SAGD Bitumen Production: Cenovus Foster Creek Operations

At Cenovus Energy's Foster Creek SAGD scheme (approximately 100 km southeast of Cold Lake, Alberta), bitumen is produced from the McMurray Formation at 500-600 m depth using 80+ well pairs with horizontal injector-producer separations of 5-7 m. The Foster Creek bitumen (API gravity 9.4 degrees, viscosity at 15°C approximately 4.2 million cP) requires SAGD steam injection at 3.1-3.4 MPa (steam temperature 234-242°C) to achieve the 5-18 cP flowing viscosity needed for gravity drainage to the producer. At average SOR of 2.6 m3 steam per m3 bitumen and steam generation efficiency of 83% (once-through steam generators, OTSG), the total energy input to produce one barrel of bitumen at Foster Creek is approximately 1.2-1.5 GJ of natural gas per barrel. At AECO CAD 2.80/GJ gas price, the energy operating cost is approximately CAD 3.36-4.20/barrel — one of the lowest SAGD operating cost components in the total CAD 20-28/barrel SAGD breakeven cost at Foster Creek.
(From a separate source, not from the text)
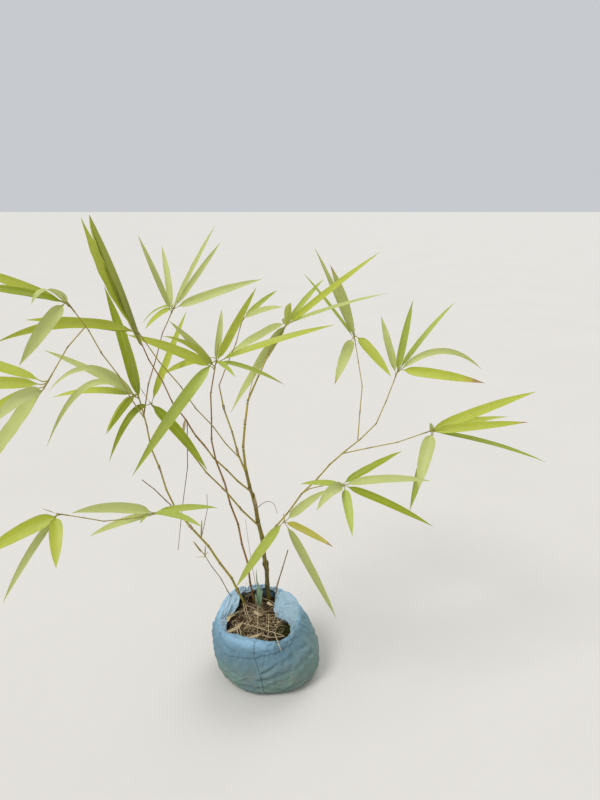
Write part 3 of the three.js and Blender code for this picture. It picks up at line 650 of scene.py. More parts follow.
PATCHES = patch_group()
FIBRES = streak_group()
WEAVE = weave_group()
VEINS = vein_group()


def shade(text):
    """The linear colour of a six-digit shade."""
    parts = [int(text[i:i + 2], 16) / 255 for i in (0, 2, 4)]
    return tuple(p / 12.92 if p <= 0.04045 else ((p + 0.055) / 1.055) ** 2.4 for p in parts) + (1.0,)


class Finish(Graph):
    """One material with its Principled shader."""

    def __init__(self, name):
        self.material = bpy.data.materials.new(name)
        self.material.use_nodes = True
        super().__init__(self.material.node_tree)
        self.tree.nodes.clear()
        self.output = self.node("ShaderNodeOutputMaterial")
        self.shader = self.node("ShaderNodeBsdfPrincipled")
        self.tree.links.new(self.shader.outputs[0], self.output.inputs["Surface"])

    def coordinate(self, kind="Object"):
        return self.node("ShaderNodeTexCoord").outputs[kind]

    def attribute(self, name):
        return self.node("ShaderNodeAttribute", attribute_name=name)

    def group(self, group, inputs):
        return self.node("ShaderNodeGroup", inputs, node_tree=group).outputs

    def tint(self, colour, mask, share, tone):
        """Brings a colour nearer to another shade where a mask is high."""
        return self.mix(self.times(mask, share), colour, shade(tone))

    def patches(self, vector, size, cover, softness=0.15):
        given = {"Vector": vector, "Size": size, "Cover": cover, "Softness": softness}
        return self.group(PATCHES, given)["Mask"]

    def fibres(self, vector, across, along):
        return self.group(FIBRES, {"Vector": vector, "Across": across, "Along": along})["Mask"]

    def bump(self, height, depth, strength=1.0):
        inputs = {"Height": height, "Distance": depth, "Strength": strength}
        return self.node("ShaderNodeBump", inputs).outputs[0]

    def surface(self, colour, roughness, normal=None, specular=0.5):
        feeds = {
            "Base Color": colour, "Roughness": roughness, "Normal": normal, "Specular IOR Level": specular,
        }
        for key, value in feeds.items():
            if isinstance(value, bpy.types.NodeSocket):
                self.tree.links.new(value, self.shader.inputs[key])
            elif value is not None:
                self.shader.inputs[key].default_value = value
        return self.material


def leaf_finish(name, blade, under, glow, margin=(0.86, 0.35), fresh=None):
    """A living blade: fine veins, a pale midrib, a duller underside, a painted highlight along its margins
    and a tip that may be dry, or lighter with its fresh colour and painted light.
    """
    highlight_from, highlight_share = margin
    finish = Finish(name)
    place = finish.coordinate()
    veins = finish.group(VEINS, {"Vector": finish.coordinate("UV"), "Veins": 15.0})
    tone = finish.attribute("tone").outputs["Fac"]
    dry = finish.attribute("dry").outputs["Fac"]
    colour = finish.mix(finish.times(tone, 0.75), shade(blade), shade(glow))
    colour = finish.tint(colour, finish.patches(place, 0.03, 0.5, 0.25), 0.3, glow)
    colour = finish.tint(colour, veins["Veins"], 0.1, under)
    colour = finish.tint(colour, veins["Under"], 0.75, under)
    colour = finish.tint(colour, veins["Midrib"], 0.5, "d3d98a")
    # Painted highlight: the blade is lightened towards its margins
    colour = finish.tint(colour, finish.band(veins["Edge"], highlight_from, 1.0), highlight_share, "cbcf6a")
    # The fresh colour and painted light together lighten the blade from near the stalk towards the tip
    if fresh:
        colour = finish.tint(colour, finish.band(veins["Along"], 0.15, 0.8), 0.8, fresh)
    ragged = finish.math("MULTIPLY_ADD", finish.noise(place, 160.0), 0.08, veins["Along"])
    start = finish.math("SUBTRACT", 1.04, dry)
    withered = finish.band(ragged, start, finish.math("ADD", start, 0.035))
    yellowing = finish.band(ragged, finish.math("SUBTRACT", start, dry), start)
    yellowing = finish.times(yellowing, finish.band(dry, 0.0, 0.04))
    colour = finish.tint(colour, yellowing, 0.7, "cfc25a")
    colour = finish.mix(withered, colour, shade("b99a6a"))
    height = finish.math("MULTIPLY_ADD", veins["Veins"], 0.35, veins["Midrib"])
    rough = finish.math("MULTIPLY_ADD", veins["Under"], 0.14, 0.4)
    finish.surface(colour, rough, finish.bump(height, 0.00025, 0.6), specular=0.4)
    through = finish.node("ShaderNodeBsdfTranslucent", {"Color": finish.mix(0.55, colour, shade(glow))})
    both = finish.node("ShaderNodeMixShader", {0: 0.36, 1: finish.shader.outputs[0], 2: through.outputs[0]})
    finish.tree.links.new(both.outputs[0], finish.output.inputs["Surface"])
    return finish.material


def culm_finish(name, light, dark, ring, bloom, grime=0.0):
    """Jointed cane: lengthwise streaks, dark rings at the joints with a pale bloom under them, grimy feet."""
    finish = Finish(name)
    place = finish.coordinate()
    bark = finish.attribute("bark").outputs["Vector"]
    joint = finish.attribute("joint").outputs["Fac"]
    streaks = finish.fibres(bark, 0.0011, 0.03)
    blotches = finish.patches(place, 0.014, 0.45, 0.12)
    colour = finish.mix(streaks, shade(light), shade(dark))
    colour = finish.tint(colour, blotches, 0.45, dark)
    pale = finish.times(finish.band(joint, -9.0, -1.5), finish.band(joint, 0.2, -0.6))
    colour = finish.mix(finish.times(pale, bloom), colour, shade("c9c6a2"))
    away = finish.math("ABSOLUTE", joint)
    colour = finish.tint(colour, finish.band(away, 2.2, 0.5), 0.85, ring)
    if grime:
        height = finish.parts(place)[2]
        low = finish.times(finish.band(height, 0.34, 0.13), grime)
        spots = finish.times(finish.patches(place, 0.007, 0.55, 0.1), low)
        colour = finish.mix(spots, colour, shade("3c3220"))
    rough = finish.math("MULTIPLY_ADD", streaks, 0.2, 0.42)
    relief = finish.math("ADD", finish.times(streaks, 0.5), finish.noise(bark, 900.0))
    return finish.surface(colour, rough, finish.bump(relief, 0.0003, 0.7), specular=0.4)


def dry_finish(name, light, dark, across=0.0006, along=0.012):
    """Dry straw, sheaths and dead leaves: papery, with long fibres."""
    finish = Finish(name)
    place = finish.coordinate("UV")
    object_place = finish.coordinate()
    spread = finish.parts(place)
    turned_map = finish.vector(spread[1], 0.0, spread[0])
    streaks = finish.fibres(turned_map, across, along)
    spots = finish.patches(object_place, 0.008, 0.4, 0.14)
    tone = finish.attribute("tone").outputs["Fac"]
    colour = finish.mix(streaks, shade(light), shade(dark))
    colour = finish.tint(colour, spots, 0.6, dark)
    colour = finish.tint(colour, finish.band(tone, 0.5, 1.0), 0.8, "6c5638")
    return finish.surface(colour, 0.82, finish.bump(streaks, 0.0003, 0.8), specular=0.2)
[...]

The dilbit (diluted bitumen) produced by mixing Foster Creek bitumen with 25-30% volume of condensate diluent (to achieve a blend viscosity below 350 cSt at 15°C for mainline pipeline specification) is shipped on the Enbridge Mainline to US Midwest refineries at a price typically quoted as WCS (Western Canada Select), which traded at approximately USD 55-65/bbl through much of 2024 at approximately USD 15-18/bbl discount to WTI.